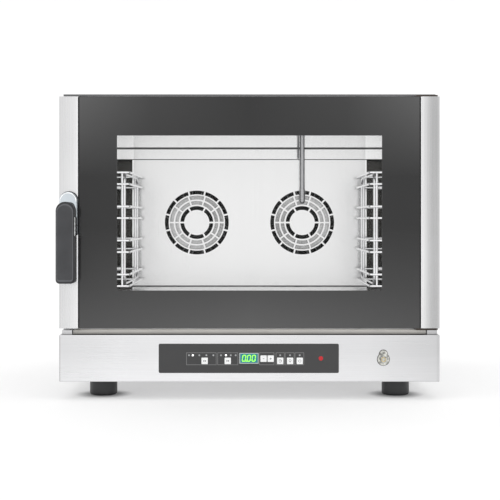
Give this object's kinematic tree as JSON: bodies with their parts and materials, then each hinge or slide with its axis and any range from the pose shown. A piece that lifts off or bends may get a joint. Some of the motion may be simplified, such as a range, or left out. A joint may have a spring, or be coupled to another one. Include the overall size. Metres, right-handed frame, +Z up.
{
  "type": "combi steamer oven",
  "caption": "Countertop combi steamer oven with a side-hung glass door, tray racks, rear convection fans, a steam tube and a lower control panel",
  "frame": {"origin": "on the floor under the middle of the oven's overall box", "axes": "+Z up, the door faces -Y, +X to the right of someone facing the door"},
  "size_m": [0.784, 0.754, 0.634],
  "materials": {
    "casing_steel": "satin brushed stainless sheet",
    "frame_steel": "satin stainless sheet",
    "cavity_steel": "semi-bright stainless liner",
    "baffle_steel": "bright annealed stainless sheet",
    "mineral_wool": "compressed mineral wool",
    "gasket_rubber": "matt silicone profile",
    "element_metal": "oxidised sheathed element",
    "motor_paint": "satin paint on cast housing",
    "wire_steel": "electropolished wire",
    "tube_steel": "drawn stainless tube",
    "sensor_metal": "sheathed sensor",
    "lamp_glass": "frosted heat-proof glass",
    "tray_plastic": "light beige moulding",
    "overlay_black": "semi-gloss printed film",
    "display_face": "tinted window over lit digits",
    "led_lens": "clear lens",
    "socket_chrome": "polished plate",
    "brass": "nickel-brass jack",
    "circuit_board": "green laminate",
    "module_plastic": "black moulding",
    "valve_plastic": "blue moulding",
    "drain_plastic": "grey heat-proof moulding",
    "hinge_metal": "dark brown finish",
    "foot_rubber": "black moulded",
    "fastener_steel": "turned steel",
    "fan_steel": "pressed stainless",
    "key_white": "white printed cap",
    "door_steel": "satin brushed stainless",
    "rail_steel": "black coated inner frame",
    "printed_glass": "toughened glass with a black printed border round a clear window",
    "clear_glass": "clear heat-reflecting glass",
    "handle_chrome": "polished casting",
    "grip_plastic": "fine-textured black moulding"
  },
  "bodies": {
    "oven": {"base_pan": "casing_steel", "side_panel_left": "casing_steel", "side_panel_right": "casing_steel", "top_cover": "casing_steel", "rear_panel": "casing_steel", "front_frame": "frame_steel", "cavity_liner": "cavity_steel", "insulation": "mineral_wool", "door_gasket": "gasket_rubber", "fan_baffle": "baffle_steel", "air_strip": "baffle_steel", "heating_element_left": "element_metal", "heating_element_right": "element_metal", "motor_left": "motor_paint", "motor_right": "motor_paint", "rack_left": "wire_steel", "rack_right": "wire_steel", "rack_studs": "wire_steel", "steam_tube": "tube_steel", "cavity_sensor": "sensor_metal", "cavity_lamp": "lamp_glass", "drip_tray": "tray_plastic", "control_panel": "casing_steel", "control_overlay": "overlay_black", "display_window": "display_face", "indicator_leds": "led_lens", "probe_plate": "socket_chrome", "probe_jack": "brass", "control_board": "circuit_board", "power_unit": "module_plastic", "water_valve": "valve_plastic", "drain_pipe": "drain_plastic", "vent_pipe": "tube_steel", "cable_gland": "module_plastic", "cooling_fan_frame": "module_plastic", "hinge_brackets": "hinge_metal", "latch_keeper": "frame_steel", "feet": "foot_rubber", "casing_screws": "fastener_steel"},
    "door": {"door_stile_left": "door_steel", "door_stile_right": "door_steel", "door_rails": "rail_steel", "outer_glass": "printed_glass", "inner_glass": "clear_glass", "glass_clips": "fastener_steel"},
    "handle": {"handle_hub": "handle_chrome", "handle_grip": "grip_plastic", "latch_spindle": "fastener_steel"},
    "fan_left": {"fan_wheel_left": "fan_steel", "fan_shaft_left": "fastener_steel"},
    "fan_right": {"fan_wheel_right": "fan_steel", "fan_shaft_right": "fastener_steel"},
    "cooling_rotor": {"cooling_fan_rotor": "module_plastic"},
    "button_mode": {"key_mode": "key_white"},
    "button_program": {"key_program": "key_white"},
    "button_minus": {"key_minus": "key_white"},
    "button_plus": {"key_plus": "key_white"},
    "button_time": {"key_time": "key_white"},
    "button_light": {"key_light": "key_white"},
    "button_start": {"key_start": "key_white"}
  },
  "joints": [
    {"name": "door_hinge", "type": "hinge", "parent": "oven", "child": "door", "pos_m": [0.384, -0.3, 0.3866], "axis": [0, 0, 1], "range_deg": [0, 110]},
    {"name": "handle_turn", "type": "hinge", "parent": "door", "child": "handle", "pos_m": [-0.3715, -0.327, 0.41], "axis": [0, 1, 0], "range_deg": [0, 90]},
    {"name": "fan_spin_left", "type": "hinge", "parent": "oven", "child": "fan_left", "pos_m": [-0.1275, 0.11, 0.3645], "axis": [0, 1, 0], "continuous": true},
    {"name": "fan_spin_right", "type": "hinge", "parent": "oven", "child": "fan_right", "pos_m": [0.1275, 0.11, 0.3645], "axis": [0, 1, 0], "continuous": true},
    {"name": "cooling_fan_spin", "type": "hinge", "parent": "oven", "child": "cooling_rotor", "pos_m": [0.27, 0.335, 0.11], "axis": [0, 1, 0], "continuous": true},
    {"name": "key_mode_press", "type": "slide", "parent": "oven", "child": "button_mode", "axis": [0, 1, 0], "range_m": [0, 0.001], "stiffness_N_per_m": 600},
    {"name": "key_program_press", "type": "slide", "parent": "oven", "child": "button_program", "axis": [0, 1, 0], "range_m": [0, 0.001], "stiffness_N_per_m": 600},
    {"name": "key_minus_press", "type": "slide", "parent": "oven", "child": "button_minus", "axis": [0, 1, 0], "range_m": [0, 0.001], "stiffness_N_per_m": 600},
    {"name": "key_plus_press", "type": "slide", "parent": "oven", "child": "button_plus", "axis": [0, 1, 0], "range_m": [0, 0.001], "stiffness_N_per_m": 600},
    {"name": "key_time_press", "type": "slide", "parent": "oven", "child": "button_time", "axis": [0, 1, 0], "range_m": [0, 0.001], "stiffness_N_per_m": 600},
    {"name": "key_light_press", "type": "slide", "parent": "oven", "child": "button_light", "axis": [0, 1, 0], "range_m": [0, 0.001], "stiffness_N_per_m": 600},
    {"name": "key_start_press", "type": "slide", "parent": "oven", "child": "button_start", "axis": [0, 1, 0], "range_m": [0, 0.001], "stiffness_N_per_m": 600}
  ]
}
========
Go through the listing above and list every line that has the word "bodies".

ANSWER TO THE PROBLEM:
Give this object's kinematic tree as JSON: bodies with their parts and materials, then each hinge or slide with its axis and any range from the pose shown. A piece that lifts off or bends may get a joint. Some of the motion may be simplified, such as a range, or left out. A joint may have a spring, or be coupled to another one. Include the overall size. Metres, right-handed frame, +Z up.
  "bodies": {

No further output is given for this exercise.